Ich sehe das eher gelassen. Denn infolge der von uns erwarteten Wachstumsraten in Amerika wird das Defizit von heute 4,1 Prozent bis Ende 2004 auf 3,4 Prozent des Bruttosozialproduktes fallen, bis Ende 2005 dann sogar auf 2,8 Prozent. Eine gesunde Wachstumsrate heilt eben viele Wunden.

Klingt alles sehr positiv. Wie können die Anleger am ehesten von dem Aufschwung profitieren?

Nun, meiner Ansicht nach dürften Börsianer mit jenen Werten in den kommenden Monaten gut fahren, die ein Journalist neulich als die «glorreichen sieben der Elaine Garzarelli» zusammengefasst hat …
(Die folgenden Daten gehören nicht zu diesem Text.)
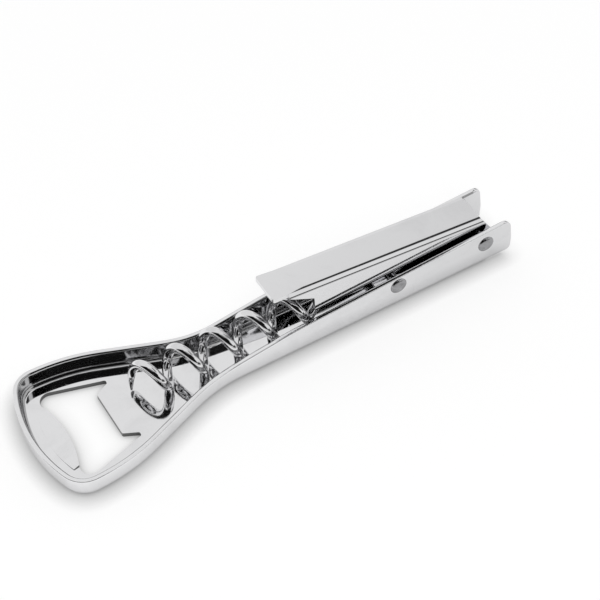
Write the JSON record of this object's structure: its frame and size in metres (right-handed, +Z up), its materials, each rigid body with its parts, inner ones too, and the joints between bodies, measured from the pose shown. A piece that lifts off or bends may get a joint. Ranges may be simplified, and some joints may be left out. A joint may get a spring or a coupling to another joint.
{
  "type": "corkscrew",
  "caption": "Pressed sheet waiter's corkscrew: channel handle with a crown cap opener head, folding bottle lever and wire worm on riveted pivots.",
  "frame": {"origin": "middle of the object's box, on the flat underside of the handle's floor", "axes": "+X along the handle towards the pivot end, +Z up out of the channel, +Y across it"},
  "size_m": [0.12, 0.0328, 0.0188],
  "materials": {
    "handle_sheet": "bright chrome plate on pressed steel",
    "lever_sheet": "bright chrome plate on pressed steel",
    "worm_wire": "bright chrome plate on steel wire",
    "rivets": "dull grey steel"
  },
  "bodies": {
    "handle": {"handle": "handle_sheet", "lever_rivet": "rivets", "worm_rivet": "rivets"},
    "lever": {"lever": "lever_sheet"},
    "worm": {"worm": "worm_wire"}
  },
  "joints": [
    {"name": "lever_hinge", "type": "hinge", "parent": "handle", "child": "lever", "pos_m": [0.0525, 0, 0.00725], "axis": [0, 1, 0], "range_deg": [0, 165]},
    {"name": "worm_hinge", "type": "hinge", "parent": "handle", "child": "worm", "pos_m": [0.0285, 0, 0.00725], "axis": [0, 1, 0], "range_deg": [0, 91]}
  ],
  "couplings": [
    {"joint": "worm_hinge", "follows": "lever_hinge", "ratio": 0.55}
  ]
}
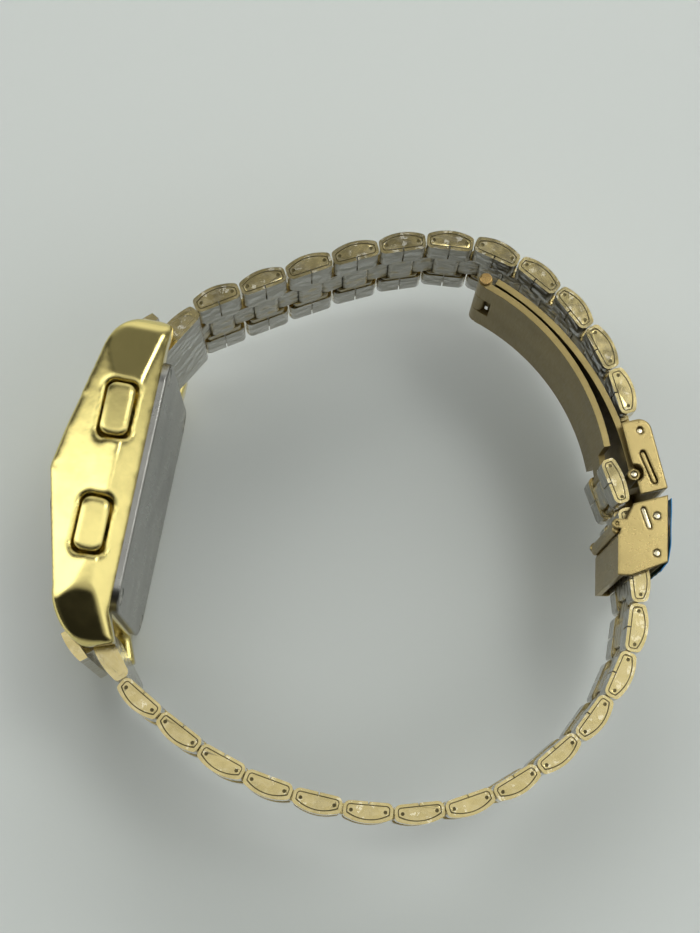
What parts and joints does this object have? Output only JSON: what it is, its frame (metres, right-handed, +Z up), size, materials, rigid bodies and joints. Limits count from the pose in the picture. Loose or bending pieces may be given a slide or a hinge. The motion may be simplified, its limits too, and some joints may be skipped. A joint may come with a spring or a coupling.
{
  "type": "led watch",
  "caption": "Gold wristwatch with a sloped oblong case, dark window, side pushers and a closed link bracelet that opens at a folding clasp",
  "frame": {"origin": "centre of the case back's flat outer face", "axes": "+X out of the case back into the wrist loop, +Y towards 12 o'clock, +Z towards 3 o'clock (the pusher side); the watch lies on its 9 o'clock flank, so +Z is up"},
  "size_m": [0.0735, 0.0728, 0.031],
  "materials": {
    "polished_gold": "polished gold plate",
    "clasp_gold": "brushed gold plate",
    "leaf_gold": "brushed gold plate, darker",
    "pin_brass": "turned brass",
    "steel": "fine brushed",
    "back_steel": "brushed steel",
    "rubber": "matte",
    "dark_lens": "polished tinted mineral glass",
    "display_black": "gloss",
    "led_red": "gloss",
    "module_plastic": "moulded matte",
    "board": "lacquered board",
    "blue_film": "thin clear blue film"
  },
  "bodies": {
    "case": {"case_body": "polished_gold", "case_back": "back_steel", "case_back_screws": "steel", "case_back_gasket": "rubber", "window_gasket": "rubber", "display_window": "dark_lens", "display_block": "display_black", "led_digits": "led_red", "module_holder": "module_plastic", "circuit_board": "board", "battery_cells": "steel", "battery_strap": "steel", "spring_bars": "steel", "pusher_spring_upper": "steel", "pusher_spring_lower": "steel"},
    "pusher_upper_body": {"pusher_upper": "polished_gold"},
    "pusher_lower_body": {"pusher_lower": "polished_gold"},
    "end_12": {"end_link_12": "polished_gold"},
    "end_6": {"end_link_6": "polished_gold"},
    "upper_01": {"upper_link_01": "polished_gold"},
    "upper_02": {"upper_link_02": "polished_gold"},
    "upper_03": {"upper_link_03": "polished_gold"},
    "upper_04": {"upper_link_04": "polished_gold"},
    "upper_05": {"upper_link_05": "polished_gold"},
    "upper_06": {"upper_link_06": "polished_gold"},
    "upper_07": {"upper_link_07": "polished_gold"},
    "upper_08": {"upper_link_08": "polished_gold"},
    "upper_09": {"upper_link_09": "polished_gold"},
    "upper_10": {"upper_link_10": "polished_gold"},
    "upper_11": {"upper_link_11": "polished_gold"},
    "lower_01": {"lower_link_01": "polished_gold"},
    "lower_02": {"lower_link_02": "polished_gold"},
    "lower_03": {"lower_link_03": "polished_gold"},
    "lower_04": {"lower_link_04": "polished_gold"},
    "lower_05": {"lower_link_05": "polished_gold"},
    "lower_06": {"lower_link_06": "polished_gold"},
    "lower_07": {"lower_link_07": "polished_gold"},
    "lower_08": {"lower_link_08": "polished_gold"},
    "lower_09": {"lower_link_09": "polished_gold"},
    "lower_10": {"lower_link_10": "polished_gold"},
    "lower_11": {"lower_link_11": "polished_gold"},
    "lower_12": {"lower_link_12": "polished_gold"},
    "lower_13": {"lower_link_13": "polished_gold"},
    "slide": {"lower_link_14": "polished_gold", "lower_link_15": "polished_gold", "slide_shell": "clasp_gold", "slide_pins": "steel", "protective_film": "blue_film"},
    "catch": {"slide_catch": "clasp_gold"},
    "box": {"clasp_box": "clasp_gold", "box_pin": "steel", "knuckle_pin": "steel"},
    "button_near_body": {"button_near": "clasp_gold"},
    "button_far_body": {"button_far": "clasp_gold"},
    "leaf_outer": {"outer_leaf": "leaf_gold", "leaf_pin": "pin_brass"},
    "leaf_inner": {"inner_leaf": "leaf_gold"},
    "last_link": {"lower_link_16": "polished_gold"}
  },
  "joints": [
    {"name": "lug_12", "type": "hinge", "parent": "case", "child": "end_12", "pos_m": [-0.0023, 0.0174, 0], "axis": [0, 0, 1], "range_deg": [0, 30.11]},
    {"name": "upper_bend_01", "type": "hinge", "parent": "end_12", "child": "upper_01", "pos_m": [0.00146, 0.02389, 0], "axis": [0, 0, 1], "range_deg": [0, 30.74]},
    {"name": "upper_bend_02", "type": "hinge", "parent": "upper_01", "child": "upper_02", "pos_m": [0.00649, 0.02717, 0], "axis": [0, 0, 1], "range_deg": [0, 4.99]},
    {"name": "upper_bend_03", "type": "hinge", "parent": "upper_02", "child": "upper_03", "pos_m": [0.01156, 0.03036, 0], "axis": [0, 0, 1], "range_deg": [0, 5.98]},
    {"name": "upper_bend_04", "type": "hinge", "parent": "upper_03", "child": "upper_04", "pos_m": [0.01675, 0.03338, 0], "axis": [0, 0, 1], "range_deg": [0, 7.96]},
    {"name": "upper_bend_05", "type": "hinge", "parent": "upper_04", "child": "upper_05", "pos_m": [0.02213, 0.03603, 0], "axis": [0, 0, 1], "range_deg": [0, 10.93]},
    {"name": "upper_bend_06", "type": "hinge", "parent": "upper_05", "child": "upper_06", "pos_m": [0.0278, 0.03801, 0], "axis": [0, 0, 1], "range_deg": [0, 18.36]},
    {"name": "upper_bend_07", "type": "hinge", "parent": "upper_06", "child": "upper_07", "pos_m": [0.03378, 0.03853, 0], "axis": [0, 0, 1], "range_deg": [0, 23.31]},
    {"name": "upper_bend_08", "type": "hinge", "parent": "upper_07", "child": "upper_08", "pos_m": [0.03959, 0.03704, 0], "axis": [0, 0, 1], "range_deg": [0, 18.86]},
    {"name": "upper_bend_09", "type": "hinge", "parent": "upper_08", "child": "upper_09", "pos_m": [0.04482, 0.03411, 0], "axis": [0, 0, 1], "range_deg": [0, 16.88]},
    {"name": "upper_bend_10", "type": "hinge", "parent": "upper_09", "child": "upper_10", "pos_m": [0.04927, 0.03008, 0], "axis": [0, 0, 1], "range_deg": [0, 14.89]},
    {"name": "upper_bend_11", "type": "hinge", "parent": "upper_10", "child": "upper_11", "pos_m": [0.05288, 0.02529, 0], "axis": [0, 0, 1], "range_deg": [0, 13.9]},
    {"name": "box_hinge", "type": "hinge", "parent": "upper_11", "child": "box", "pos_m": [0.05634, 0.01852, 0], "axis": [0, 0, 1], "range_deg": [0, 25]},
    {"name": "leaf_hinge", "type": "hinge", "parent": "box", "child": "leaf_outer", "pos_m": [0.05661, 0.01327, 0], "axis": [0, 0, 1], "range_deg": [0, 60]},
    {"name": "fold_hinge", "type": "hinge", "parent": "leaf_outer", "child": "leaf_inner", "pos_m": [0.03496, 0.03411, 0], "axis": [0, 0, -1], "range_deg": [0, 100]},
    {"name": "last_hinge", "type": "hinge", "parent": "leaf_inner", "child": "last_link", "pos_m": [0.05373, 0.01393, 0], "axis": [0, 0, -1], "range_deg": [0, 60]},
    {"name": "lug_6", "type": "hinge", "parent": "case", "child": "end_6", "pos_m": [-0.0023, -0.0174, 0], "axis": [0, 0, -1], "range_deg": [0, 39.11]},
    {"name": "lower_bend_01", "type": "hinge", "parent": "end_6", "child": "lower_01", "pos_m": [0.00243, -0.02322, 0], "axis": [0, 0, -1], "range_deg": [0, 25.13]},
    {"name": "lower_bend_02", "type": "hinge", "parent": "lower_01", "child": "lower_02", "pos_m": [0.00764, -0.0262, 0], "axis": [0, 0, -1], "range_deg": [0, 7.02]},
    {"name": "lower_bend_03", "type": "hinge", "parent": "lower_02", "child": "lower_03", "pos_m": [0.013, -0.0289, 0], "axis": [0, 0, -1], "range_deg": [0, 13.06]},
    {"name": "lower_bend_04", "type": "hinge", "parent": "lower_03", "child": "lower_04", "pos_m": [0.01871, -0.03072, 0], "axis": [0, 0, -1], "range_deg": [0, 12.55]},
    {"name": "lower_bend_05", "type": "hinge", "parent": "lower_04", "child": "lower_05", "pos_m": [0.02464, -0.03167, 0], "axis": [0, 0, -1], "range_deg": [0, 10.54]},
    {"name": "lower_bend_06", "type": "hinge", "parent": "lower_05", "child": "lower_06", "pos_m": [0.03063, -0.03194, 0], "axis": [0, 0, -1], "range_deg": [0, 12.55]},
    {"name": "lower_bend_07", "type": "hinge", "parent": "lower_06", "child": "lower_07", "pos_m": [0.0366, -0.03132, 0], "axis": [0, 0, -1], "range_deg": [0, 14.57]},
    {"name": "lower_bend_08", "type": "hinge", "parent": "lower_07", "child": "lower_08", "pos_m": [0.04235, -0.02961, 0], "axis": [0, 0, -1], "range_deg": [0, 17.08]},
    {"name": "lower_bend_09", "type": "hinge", "parent": "lower_08", "child": "lower_09", "pos_m": [0.04757, -0.02665, 0], "axis": [0, 0, -1], "range_deg": [0, 16.07]},
    {"name": "lower_bend_10", "type": "hinge", "parent": "lower_09", "child": "lower_10", "pos_m": [0.05205, -0.02266, 0], "axis": [0, 0, -1], "range_deg": [0, 13.06]},
    {"name": "lower_bend_11", "type": "hinge", "parent": "lower_10", "child": "lower_11", "pos_m": [0.05585, -0.01801, 0], "axis": [0, 0, -1], "range_deg": [0, 17.08]},
    {"name": "lower_bend_12", "type": "hinge", "parent": "lower_11", "child": "lower_12", "pos_m": [0.05849, -0.01263, 0], "axis": [0, 0, -1], "range_deg": [0, 16.07]},
    {"name": "lower_bend_13", "type": "hinge", "parent": "lower_12", "child": "lower_13", "pos_m": [0.05996, -0.00681, 0], "axis": [0, 0, -1], "range_deg": [0, 20.1]},
    {"name": "slide_hinge", "type": "hinge", "parent": "lower_13", "child": "slide", "pos_m": [0.05975, -0.00081, 0], "axis": [0, 0, -1], "range_deg": [0, 18.09]},
    {"name": "catch_hinge", "type": "hinge", "parent": "slide", "child": "catch", "pos_m": [0.05543, 0.00678, 0], "axis": [0, 0, -1], "range_deg": [0, 75]},
    {"name": "pusher_upper_press", "type": "slide", "parent": "case", "child": "pusher_upper_body", "axis": [0, 0, -1], "range_m": [0, 0.0007], "stiffness_N_per_m": 1500, "springref_m": -0.0005, "deforming": ["pusher_spring_upper"]},
    {"name": "pusher_lower_press", "type": "slide", "parent": "case", "child": "pusher_lower_body", "axis": [0, 0, -1], "range_m": [0, 0.0007], "stiffness_N_per_m": 1500, "springref_m": -0.0005, "deforming": ["pusher_spring_lower"]},
    {"name": "button_near_press", "type": "slide", "parent": "box", "child": "button_near_body", "axis": [0, 0, -1], "range_m": [0, 0.0005], "stiffness_N_per_m": 1000, "springref_m": -0.0004},
    {"name": "button_far_press", "type": "slide", "parent": "box", "child": "button_far_body", "axis": [0, 0, 1], "range_m": [0, 0.0005], "stiffness_N_per_m": 1000, "springref_m": -0.0004}
  ]
}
Ein fantasievoller Kollege!

Ja, wobei das Bild natürlich ein bisschen schief ist. Wenn ich mich richtig erinnere, bleiben in dem Western am Ende einige der Helden auf der Strecke – ob Yul Brynner, Steve McQueen oder Charles Bronson, weiss ich nicht mehr.

Welche sieben Titel favorisieren Sie?

Das reicht von der Eisenbahngesellschaft Norfolk Southern über den Haushaltsgerätehersteller Maytag und die Hotelkette Hilton bis zum Computerkonzern Hewlett-Packard.

Allesamt zyklische Werte also?

Das stimmt. Zudem handelt es sich dabei um Aktien, die nicht wirklich vom jüngsten Börsenaufschwung profitiert haben. Verglichen mit dem S&P 500 Index, der im Vergleich zu seinem Hoch im März 2000 heute «nur noch» um rund 30 Prozent niedriger notiert, liegen unsere sieben Favoriten immer noch zwischen 41 Prozent und 70 Prozent unter ihrem damaligen Spitzenwert.

Was noch kein Argument für einen höheren Kursanstieg in Zukunft ist.

Natürlich nicht. Allerdings erwarte ich, dass diese Unternehmen den von mir für 2004 prognostizierten Gewinnzuwachs im S&P 500 von 20 Prozent deutlich schlagen können. Ich denke, dass die «glorreichen sieben» in den kommenden zwölf Monaten mindestens 40 Prozent Steigerungspotenzial haben.

Sehen Sie keine Gefahr, dass einer dieser sieben Empfehlungen plötzlich im Schusswechsel der Revolverhelden abgeknallt wird?

(Lacht.) Das ist an der Wall Street natürlich immer möglich. Aber hinsichtlich unserer Auswahl bin ich doch ausgesprochen zuversichtlich.